──────── Dataset rows
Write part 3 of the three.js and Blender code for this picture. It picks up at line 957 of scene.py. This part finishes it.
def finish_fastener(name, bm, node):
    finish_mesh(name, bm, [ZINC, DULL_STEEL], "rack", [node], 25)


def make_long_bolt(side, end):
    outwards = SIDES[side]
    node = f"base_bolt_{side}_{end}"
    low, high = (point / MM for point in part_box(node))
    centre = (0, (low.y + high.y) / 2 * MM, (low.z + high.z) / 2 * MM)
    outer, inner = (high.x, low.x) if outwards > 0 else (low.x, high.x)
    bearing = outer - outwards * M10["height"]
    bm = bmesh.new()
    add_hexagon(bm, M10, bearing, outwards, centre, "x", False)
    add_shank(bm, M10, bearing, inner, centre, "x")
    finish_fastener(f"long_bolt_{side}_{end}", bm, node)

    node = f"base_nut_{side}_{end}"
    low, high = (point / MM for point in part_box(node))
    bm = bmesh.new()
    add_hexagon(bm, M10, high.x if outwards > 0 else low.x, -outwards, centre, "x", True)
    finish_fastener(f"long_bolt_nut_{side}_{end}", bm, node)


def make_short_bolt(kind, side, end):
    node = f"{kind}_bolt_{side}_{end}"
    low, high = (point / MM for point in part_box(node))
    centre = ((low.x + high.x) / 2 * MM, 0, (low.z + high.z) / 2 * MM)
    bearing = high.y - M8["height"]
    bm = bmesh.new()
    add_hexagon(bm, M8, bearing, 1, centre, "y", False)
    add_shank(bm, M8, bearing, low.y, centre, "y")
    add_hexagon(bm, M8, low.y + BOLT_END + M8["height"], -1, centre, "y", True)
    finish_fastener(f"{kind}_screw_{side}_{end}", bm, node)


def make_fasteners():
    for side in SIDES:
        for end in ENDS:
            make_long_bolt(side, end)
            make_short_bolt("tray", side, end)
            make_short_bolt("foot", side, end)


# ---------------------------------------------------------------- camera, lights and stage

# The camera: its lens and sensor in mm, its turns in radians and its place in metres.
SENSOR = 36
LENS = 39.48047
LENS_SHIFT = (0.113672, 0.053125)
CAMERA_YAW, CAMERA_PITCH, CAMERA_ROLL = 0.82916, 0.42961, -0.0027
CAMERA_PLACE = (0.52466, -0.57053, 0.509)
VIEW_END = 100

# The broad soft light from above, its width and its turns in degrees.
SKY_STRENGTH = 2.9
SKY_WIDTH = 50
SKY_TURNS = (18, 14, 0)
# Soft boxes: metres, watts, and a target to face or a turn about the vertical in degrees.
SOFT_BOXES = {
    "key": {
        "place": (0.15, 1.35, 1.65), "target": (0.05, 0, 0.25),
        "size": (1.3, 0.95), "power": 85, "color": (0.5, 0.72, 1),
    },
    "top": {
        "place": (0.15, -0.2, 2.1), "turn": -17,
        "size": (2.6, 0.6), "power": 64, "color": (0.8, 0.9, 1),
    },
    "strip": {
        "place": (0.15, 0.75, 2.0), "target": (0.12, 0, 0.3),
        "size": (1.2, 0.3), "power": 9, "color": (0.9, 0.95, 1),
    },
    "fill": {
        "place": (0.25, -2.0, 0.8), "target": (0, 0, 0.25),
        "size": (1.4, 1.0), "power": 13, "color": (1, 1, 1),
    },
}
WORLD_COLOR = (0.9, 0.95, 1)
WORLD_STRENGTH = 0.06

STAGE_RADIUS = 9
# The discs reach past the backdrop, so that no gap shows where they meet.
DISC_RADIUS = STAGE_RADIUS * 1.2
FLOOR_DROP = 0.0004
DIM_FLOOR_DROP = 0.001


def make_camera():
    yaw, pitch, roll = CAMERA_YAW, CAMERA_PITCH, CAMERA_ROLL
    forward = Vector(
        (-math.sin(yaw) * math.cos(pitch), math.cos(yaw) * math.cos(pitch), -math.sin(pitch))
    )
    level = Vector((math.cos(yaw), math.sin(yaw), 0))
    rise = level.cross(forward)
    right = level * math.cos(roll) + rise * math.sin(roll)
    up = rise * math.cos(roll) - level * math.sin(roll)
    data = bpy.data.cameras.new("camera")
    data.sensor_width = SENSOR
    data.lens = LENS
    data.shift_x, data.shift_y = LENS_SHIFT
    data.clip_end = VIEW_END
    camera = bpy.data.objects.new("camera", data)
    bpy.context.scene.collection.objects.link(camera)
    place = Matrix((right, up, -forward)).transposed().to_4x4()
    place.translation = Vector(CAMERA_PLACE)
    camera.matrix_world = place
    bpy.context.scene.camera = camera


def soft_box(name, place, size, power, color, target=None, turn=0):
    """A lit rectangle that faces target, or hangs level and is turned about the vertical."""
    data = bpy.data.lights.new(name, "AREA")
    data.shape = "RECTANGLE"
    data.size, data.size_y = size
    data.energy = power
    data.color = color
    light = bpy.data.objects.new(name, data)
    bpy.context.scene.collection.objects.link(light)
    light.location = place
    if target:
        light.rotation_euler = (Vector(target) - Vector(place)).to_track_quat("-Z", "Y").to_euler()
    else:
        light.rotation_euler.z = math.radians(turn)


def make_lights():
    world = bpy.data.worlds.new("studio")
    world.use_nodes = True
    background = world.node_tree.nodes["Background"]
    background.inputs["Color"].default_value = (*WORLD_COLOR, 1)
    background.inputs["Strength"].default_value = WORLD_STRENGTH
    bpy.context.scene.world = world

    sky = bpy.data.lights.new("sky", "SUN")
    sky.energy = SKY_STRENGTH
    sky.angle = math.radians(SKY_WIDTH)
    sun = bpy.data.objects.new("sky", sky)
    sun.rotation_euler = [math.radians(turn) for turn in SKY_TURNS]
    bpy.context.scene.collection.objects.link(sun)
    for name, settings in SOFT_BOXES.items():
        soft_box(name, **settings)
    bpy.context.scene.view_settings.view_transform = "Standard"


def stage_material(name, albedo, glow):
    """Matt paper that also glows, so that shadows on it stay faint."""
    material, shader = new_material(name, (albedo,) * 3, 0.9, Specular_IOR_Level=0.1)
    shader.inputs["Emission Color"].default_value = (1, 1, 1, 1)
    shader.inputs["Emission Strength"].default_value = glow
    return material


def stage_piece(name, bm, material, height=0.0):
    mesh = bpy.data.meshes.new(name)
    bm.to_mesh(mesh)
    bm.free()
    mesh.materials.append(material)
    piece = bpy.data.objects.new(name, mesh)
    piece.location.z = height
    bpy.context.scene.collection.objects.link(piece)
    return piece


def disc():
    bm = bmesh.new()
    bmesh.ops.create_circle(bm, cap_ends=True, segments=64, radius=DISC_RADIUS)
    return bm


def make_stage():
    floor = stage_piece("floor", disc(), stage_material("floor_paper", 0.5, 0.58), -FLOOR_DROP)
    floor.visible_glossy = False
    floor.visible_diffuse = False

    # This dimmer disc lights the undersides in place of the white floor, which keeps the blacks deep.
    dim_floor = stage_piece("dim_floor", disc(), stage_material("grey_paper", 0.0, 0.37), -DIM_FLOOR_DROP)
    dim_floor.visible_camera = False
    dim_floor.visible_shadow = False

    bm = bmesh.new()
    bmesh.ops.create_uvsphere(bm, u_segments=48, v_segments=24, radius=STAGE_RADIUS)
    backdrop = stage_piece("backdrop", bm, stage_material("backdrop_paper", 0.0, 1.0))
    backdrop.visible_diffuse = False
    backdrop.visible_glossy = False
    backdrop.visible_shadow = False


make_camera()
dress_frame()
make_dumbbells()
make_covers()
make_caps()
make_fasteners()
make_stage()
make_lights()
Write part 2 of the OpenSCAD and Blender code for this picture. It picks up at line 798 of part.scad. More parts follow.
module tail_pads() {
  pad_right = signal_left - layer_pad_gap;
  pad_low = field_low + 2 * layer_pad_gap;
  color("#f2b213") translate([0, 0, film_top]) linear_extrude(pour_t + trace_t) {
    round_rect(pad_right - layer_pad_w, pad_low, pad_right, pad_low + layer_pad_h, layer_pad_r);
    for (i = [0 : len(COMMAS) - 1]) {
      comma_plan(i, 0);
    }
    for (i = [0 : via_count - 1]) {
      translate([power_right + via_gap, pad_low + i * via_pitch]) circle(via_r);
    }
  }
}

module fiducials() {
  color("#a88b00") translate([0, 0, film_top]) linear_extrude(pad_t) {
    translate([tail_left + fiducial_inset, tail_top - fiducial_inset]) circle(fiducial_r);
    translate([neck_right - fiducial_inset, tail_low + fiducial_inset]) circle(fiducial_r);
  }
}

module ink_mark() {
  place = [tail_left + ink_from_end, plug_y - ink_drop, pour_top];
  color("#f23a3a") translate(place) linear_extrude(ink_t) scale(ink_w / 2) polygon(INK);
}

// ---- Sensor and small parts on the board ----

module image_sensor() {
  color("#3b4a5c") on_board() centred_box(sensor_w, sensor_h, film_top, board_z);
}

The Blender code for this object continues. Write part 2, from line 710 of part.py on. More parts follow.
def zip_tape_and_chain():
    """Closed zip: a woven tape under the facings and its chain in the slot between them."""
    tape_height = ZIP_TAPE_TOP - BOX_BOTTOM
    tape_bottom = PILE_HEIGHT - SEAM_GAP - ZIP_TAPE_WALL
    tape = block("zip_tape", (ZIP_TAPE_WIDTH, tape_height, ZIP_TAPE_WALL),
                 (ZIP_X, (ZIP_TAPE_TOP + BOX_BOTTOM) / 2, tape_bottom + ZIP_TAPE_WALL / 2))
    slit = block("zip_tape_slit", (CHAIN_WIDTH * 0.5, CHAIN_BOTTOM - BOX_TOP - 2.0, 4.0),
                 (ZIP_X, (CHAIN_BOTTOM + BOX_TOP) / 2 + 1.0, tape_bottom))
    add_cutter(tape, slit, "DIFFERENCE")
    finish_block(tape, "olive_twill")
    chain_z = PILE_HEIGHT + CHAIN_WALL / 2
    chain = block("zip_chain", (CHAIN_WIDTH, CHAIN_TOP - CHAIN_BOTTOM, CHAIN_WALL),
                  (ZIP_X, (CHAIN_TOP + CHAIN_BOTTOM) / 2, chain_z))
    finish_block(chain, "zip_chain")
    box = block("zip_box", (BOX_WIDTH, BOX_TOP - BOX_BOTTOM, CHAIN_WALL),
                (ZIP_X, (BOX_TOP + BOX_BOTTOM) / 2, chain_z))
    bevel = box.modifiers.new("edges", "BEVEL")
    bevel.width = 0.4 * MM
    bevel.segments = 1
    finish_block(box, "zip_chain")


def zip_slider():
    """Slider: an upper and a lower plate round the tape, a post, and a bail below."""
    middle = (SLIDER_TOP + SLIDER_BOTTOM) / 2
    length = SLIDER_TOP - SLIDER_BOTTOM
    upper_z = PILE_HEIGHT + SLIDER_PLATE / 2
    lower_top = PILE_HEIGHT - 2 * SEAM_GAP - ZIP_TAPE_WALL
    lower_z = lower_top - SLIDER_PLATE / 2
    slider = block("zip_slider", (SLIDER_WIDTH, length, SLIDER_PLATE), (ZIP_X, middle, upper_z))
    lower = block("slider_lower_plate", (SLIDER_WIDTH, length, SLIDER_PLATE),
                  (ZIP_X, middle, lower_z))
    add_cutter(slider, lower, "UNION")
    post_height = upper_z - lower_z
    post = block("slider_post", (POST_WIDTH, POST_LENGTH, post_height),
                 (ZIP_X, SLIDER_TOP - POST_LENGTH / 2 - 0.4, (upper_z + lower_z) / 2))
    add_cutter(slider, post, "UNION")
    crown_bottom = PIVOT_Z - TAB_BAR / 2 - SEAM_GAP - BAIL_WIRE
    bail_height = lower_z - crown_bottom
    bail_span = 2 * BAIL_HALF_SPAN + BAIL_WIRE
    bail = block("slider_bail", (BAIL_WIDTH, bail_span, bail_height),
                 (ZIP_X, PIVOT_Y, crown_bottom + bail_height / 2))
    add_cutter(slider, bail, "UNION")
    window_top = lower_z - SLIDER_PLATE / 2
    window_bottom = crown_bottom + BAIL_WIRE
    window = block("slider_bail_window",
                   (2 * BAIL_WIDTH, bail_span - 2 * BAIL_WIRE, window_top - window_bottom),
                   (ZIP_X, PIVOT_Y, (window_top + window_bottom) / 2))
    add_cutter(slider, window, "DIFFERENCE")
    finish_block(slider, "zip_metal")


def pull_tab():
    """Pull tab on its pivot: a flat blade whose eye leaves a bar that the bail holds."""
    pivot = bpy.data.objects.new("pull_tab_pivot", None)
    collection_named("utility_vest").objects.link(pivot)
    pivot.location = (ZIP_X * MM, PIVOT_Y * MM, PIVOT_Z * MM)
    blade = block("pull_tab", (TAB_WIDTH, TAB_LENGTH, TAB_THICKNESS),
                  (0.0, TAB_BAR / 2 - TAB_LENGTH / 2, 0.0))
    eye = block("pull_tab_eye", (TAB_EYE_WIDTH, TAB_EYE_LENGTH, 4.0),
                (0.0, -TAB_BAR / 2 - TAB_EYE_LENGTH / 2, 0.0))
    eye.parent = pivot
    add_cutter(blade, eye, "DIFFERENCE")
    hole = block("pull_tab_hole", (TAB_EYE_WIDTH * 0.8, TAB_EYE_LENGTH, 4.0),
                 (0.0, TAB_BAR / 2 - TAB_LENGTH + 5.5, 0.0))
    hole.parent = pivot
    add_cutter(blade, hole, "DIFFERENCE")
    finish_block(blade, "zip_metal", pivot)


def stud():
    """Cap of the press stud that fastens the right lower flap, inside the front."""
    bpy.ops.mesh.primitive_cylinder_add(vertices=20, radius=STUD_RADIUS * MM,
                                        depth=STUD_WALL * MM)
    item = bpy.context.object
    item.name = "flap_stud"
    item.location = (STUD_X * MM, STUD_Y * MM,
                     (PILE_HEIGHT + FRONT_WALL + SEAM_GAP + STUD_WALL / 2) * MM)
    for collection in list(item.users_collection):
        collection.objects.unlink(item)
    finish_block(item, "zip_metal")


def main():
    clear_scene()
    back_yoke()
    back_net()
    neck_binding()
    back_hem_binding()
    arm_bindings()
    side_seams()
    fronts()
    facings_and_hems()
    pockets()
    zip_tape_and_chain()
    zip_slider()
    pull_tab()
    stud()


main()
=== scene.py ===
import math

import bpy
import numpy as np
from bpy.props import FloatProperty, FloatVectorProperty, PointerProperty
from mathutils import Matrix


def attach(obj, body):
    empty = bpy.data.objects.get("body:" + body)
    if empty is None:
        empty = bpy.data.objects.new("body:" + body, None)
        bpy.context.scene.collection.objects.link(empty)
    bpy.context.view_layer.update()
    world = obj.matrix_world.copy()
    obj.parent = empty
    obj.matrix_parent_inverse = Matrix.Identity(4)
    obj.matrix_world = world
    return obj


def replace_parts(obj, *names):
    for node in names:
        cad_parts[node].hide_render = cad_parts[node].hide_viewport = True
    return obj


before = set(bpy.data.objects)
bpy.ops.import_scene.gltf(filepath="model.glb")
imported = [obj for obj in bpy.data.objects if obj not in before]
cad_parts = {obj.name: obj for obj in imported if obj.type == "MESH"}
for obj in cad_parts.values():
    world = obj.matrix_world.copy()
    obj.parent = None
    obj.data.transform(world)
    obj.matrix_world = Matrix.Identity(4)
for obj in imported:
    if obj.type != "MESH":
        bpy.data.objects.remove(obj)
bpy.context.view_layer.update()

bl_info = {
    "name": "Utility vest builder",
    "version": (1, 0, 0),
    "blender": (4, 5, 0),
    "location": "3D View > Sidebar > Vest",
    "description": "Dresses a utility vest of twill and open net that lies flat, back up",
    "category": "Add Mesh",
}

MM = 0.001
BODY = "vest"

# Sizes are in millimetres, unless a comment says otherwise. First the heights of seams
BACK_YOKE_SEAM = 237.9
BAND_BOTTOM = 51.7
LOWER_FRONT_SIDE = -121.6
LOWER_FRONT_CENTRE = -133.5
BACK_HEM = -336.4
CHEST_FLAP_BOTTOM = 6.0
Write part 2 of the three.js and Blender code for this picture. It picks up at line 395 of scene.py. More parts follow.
────────────────
▶ **Set exercise**
From the records above, copy out the line with "if empty is", the line with "for node in", and every line between them, word for word.

▶ **Result of this task**
    if empty is None:
        empty = bpy.data.objects.new("body:" + body, None)
        bpy.context.scene.collection.objects.link(empty)
    bpy.context.view_layer.update()
    world = obj.matrix_world.copy()
    obj.parent = empty
    obj.matrix_parent_inverse = Matrix.Identity(4)
    obj.matrix_world = world
    return obj


def replace_parts(obj, *names):
    for node in names:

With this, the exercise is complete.